Darkness and Isolation

Power lines across the Visayas snapped. Plants tripped offline or shut down as a precaution, though transmission infrastructure largely survived. For two days, affected areas sat in darkness until crews restored electricity on February 8. But the real isolation was physical. Roads cracked and buckled. Ten bridges became impassable. Damage estimates reached 265.76 million pesos. Remote villages in northern Negros Oriental, already difficult to reach under normal conditions, became cut off entirely. The mountainous geography that made these communities vulnerable to landslides also made rescue operations agonizingly slow. Responders could not reach some of the hardest-hit areas for days, forced to navigate on foot through terrain reshaped by the quake.

What the Ground Remembers

The 2012 Negros earthquake exposed failures layered as deep as the fault that caused it. A known geological hazard had gone unheeded. Tsunami warnings proved too vague to be useful and too alarming to be ignored. A city panicked over a name that sounded like a disaster.
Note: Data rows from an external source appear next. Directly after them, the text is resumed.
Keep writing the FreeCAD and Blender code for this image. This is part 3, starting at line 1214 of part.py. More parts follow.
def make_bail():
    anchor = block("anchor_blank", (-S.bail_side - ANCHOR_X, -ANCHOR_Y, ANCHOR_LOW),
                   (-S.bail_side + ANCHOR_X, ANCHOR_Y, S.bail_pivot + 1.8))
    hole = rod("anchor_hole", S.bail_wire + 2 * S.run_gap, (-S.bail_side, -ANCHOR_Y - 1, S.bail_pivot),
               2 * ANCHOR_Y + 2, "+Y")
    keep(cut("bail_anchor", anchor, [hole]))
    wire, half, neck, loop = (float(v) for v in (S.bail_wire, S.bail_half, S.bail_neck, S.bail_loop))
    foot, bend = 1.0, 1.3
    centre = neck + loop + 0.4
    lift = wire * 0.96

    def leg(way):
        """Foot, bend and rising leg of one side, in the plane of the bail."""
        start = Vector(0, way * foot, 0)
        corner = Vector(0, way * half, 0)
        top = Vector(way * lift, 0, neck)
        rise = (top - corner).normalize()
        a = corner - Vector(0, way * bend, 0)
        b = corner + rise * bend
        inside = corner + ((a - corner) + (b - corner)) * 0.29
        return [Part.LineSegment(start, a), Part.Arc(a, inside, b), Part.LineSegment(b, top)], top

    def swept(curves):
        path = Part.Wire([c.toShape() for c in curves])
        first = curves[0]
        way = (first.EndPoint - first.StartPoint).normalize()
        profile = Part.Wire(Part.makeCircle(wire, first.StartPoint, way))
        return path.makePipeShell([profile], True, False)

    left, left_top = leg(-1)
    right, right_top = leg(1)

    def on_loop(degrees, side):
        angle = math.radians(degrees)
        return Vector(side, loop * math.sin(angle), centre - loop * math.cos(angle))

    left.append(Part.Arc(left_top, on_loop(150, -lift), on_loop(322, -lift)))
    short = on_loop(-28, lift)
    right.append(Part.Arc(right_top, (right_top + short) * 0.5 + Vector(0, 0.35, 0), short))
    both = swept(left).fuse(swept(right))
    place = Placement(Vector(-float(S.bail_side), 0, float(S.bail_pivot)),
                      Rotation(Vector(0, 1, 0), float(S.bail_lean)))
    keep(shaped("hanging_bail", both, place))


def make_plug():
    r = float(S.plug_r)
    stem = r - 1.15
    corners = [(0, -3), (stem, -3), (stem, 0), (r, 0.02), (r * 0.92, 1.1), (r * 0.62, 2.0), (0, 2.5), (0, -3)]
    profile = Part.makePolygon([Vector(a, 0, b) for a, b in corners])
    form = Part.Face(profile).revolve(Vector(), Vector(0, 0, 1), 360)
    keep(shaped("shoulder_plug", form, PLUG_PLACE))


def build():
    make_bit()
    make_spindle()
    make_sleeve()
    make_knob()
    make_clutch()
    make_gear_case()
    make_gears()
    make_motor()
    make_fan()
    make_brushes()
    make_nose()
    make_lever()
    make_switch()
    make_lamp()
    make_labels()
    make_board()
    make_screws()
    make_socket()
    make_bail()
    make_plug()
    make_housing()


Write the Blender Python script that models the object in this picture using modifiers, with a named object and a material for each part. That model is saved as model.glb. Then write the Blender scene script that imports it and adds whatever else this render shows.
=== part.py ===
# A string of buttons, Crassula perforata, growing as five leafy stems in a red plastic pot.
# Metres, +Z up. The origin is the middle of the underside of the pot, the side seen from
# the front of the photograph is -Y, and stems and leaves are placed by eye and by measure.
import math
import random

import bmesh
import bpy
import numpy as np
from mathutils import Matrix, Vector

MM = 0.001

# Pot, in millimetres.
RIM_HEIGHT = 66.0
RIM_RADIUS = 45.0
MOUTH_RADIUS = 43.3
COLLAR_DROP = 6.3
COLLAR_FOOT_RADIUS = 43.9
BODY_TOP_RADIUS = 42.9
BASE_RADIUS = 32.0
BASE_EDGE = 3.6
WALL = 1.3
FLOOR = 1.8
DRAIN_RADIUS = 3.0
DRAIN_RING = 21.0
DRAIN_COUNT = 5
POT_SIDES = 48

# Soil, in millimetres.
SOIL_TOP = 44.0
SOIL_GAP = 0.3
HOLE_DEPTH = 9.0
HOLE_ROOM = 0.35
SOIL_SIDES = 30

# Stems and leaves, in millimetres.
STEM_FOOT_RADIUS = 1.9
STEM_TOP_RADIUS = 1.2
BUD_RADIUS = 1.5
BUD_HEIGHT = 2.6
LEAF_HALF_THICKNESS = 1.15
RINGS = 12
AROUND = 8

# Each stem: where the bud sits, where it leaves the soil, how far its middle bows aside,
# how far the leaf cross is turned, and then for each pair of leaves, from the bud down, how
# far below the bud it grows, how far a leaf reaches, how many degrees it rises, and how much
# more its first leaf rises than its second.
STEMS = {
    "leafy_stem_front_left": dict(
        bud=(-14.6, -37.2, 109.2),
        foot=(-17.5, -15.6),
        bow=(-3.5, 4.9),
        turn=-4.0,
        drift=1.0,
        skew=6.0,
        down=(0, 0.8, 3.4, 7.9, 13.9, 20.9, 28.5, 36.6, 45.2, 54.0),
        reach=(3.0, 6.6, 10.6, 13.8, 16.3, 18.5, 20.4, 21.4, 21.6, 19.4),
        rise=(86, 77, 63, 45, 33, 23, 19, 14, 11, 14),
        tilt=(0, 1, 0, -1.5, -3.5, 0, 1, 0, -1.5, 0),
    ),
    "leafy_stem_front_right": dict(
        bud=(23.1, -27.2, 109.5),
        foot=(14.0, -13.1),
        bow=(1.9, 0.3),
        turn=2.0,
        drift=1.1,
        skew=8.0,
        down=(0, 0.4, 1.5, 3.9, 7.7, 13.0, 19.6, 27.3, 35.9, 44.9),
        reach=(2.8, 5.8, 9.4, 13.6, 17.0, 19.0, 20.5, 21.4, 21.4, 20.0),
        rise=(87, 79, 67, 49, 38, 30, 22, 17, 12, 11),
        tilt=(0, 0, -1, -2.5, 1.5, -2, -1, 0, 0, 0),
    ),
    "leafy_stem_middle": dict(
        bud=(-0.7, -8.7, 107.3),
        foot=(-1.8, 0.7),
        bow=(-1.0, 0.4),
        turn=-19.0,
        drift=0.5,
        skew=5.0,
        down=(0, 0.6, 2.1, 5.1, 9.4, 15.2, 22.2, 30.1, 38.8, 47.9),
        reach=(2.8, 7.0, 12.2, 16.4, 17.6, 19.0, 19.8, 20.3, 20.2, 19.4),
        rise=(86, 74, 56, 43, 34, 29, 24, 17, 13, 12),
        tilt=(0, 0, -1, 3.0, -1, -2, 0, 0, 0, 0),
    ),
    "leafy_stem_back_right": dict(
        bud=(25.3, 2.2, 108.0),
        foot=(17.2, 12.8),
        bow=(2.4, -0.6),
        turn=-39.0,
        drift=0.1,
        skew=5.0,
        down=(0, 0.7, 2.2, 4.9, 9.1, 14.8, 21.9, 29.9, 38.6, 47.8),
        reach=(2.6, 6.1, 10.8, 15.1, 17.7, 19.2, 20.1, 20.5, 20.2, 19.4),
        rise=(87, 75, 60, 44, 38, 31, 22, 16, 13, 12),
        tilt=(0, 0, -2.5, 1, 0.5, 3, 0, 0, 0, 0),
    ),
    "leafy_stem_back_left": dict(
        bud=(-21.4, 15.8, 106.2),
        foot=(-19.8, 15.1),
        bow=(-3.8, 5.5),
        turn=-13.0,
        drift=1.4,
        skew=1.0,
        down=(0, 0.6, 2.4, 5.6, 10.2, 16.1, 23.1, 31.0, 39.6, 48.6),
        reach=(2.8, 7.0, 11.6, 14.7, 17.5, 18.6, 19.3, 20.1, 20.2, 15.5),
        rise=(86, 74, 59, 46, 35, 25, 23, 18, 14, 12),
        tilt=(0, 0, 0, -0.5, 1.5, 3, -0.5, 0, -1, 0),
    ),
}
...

The event sits in a longer chain of seismic trauma across the central Philippines. The following year, the 2013 Bohol earthquake would strike with even greater force, magnitude 7.2, killing 222 and toppling centuries-old churches. The Visayas occupy one of the most seismically active corridors on Earth, where the Philippine Sea Plate grinds against the Sunda Plate along the Philippine Trench. For communities here, the question has never been whether the ground will move again, but whether anyone will be ready when it does.

From the Air

Coordinates: 9.964N, 123.246E, off the northern coast of Negros Oriental. From altitude, the Tanon Strait between Negros and Cebu is clearly visible, with the mountainous terrain of northern Negros Oriental where the worst landslide damage occurred. Nearest major airports: RPVM (Mactan-Cebu International Airport) approximately 80 km east, RPVD (Sibulan Airport/Dumaguete) approximately 72 km south. The epicenter lies in open water but the affected coastline of La Libertad and the mountainous interior are visible at lower altitudes.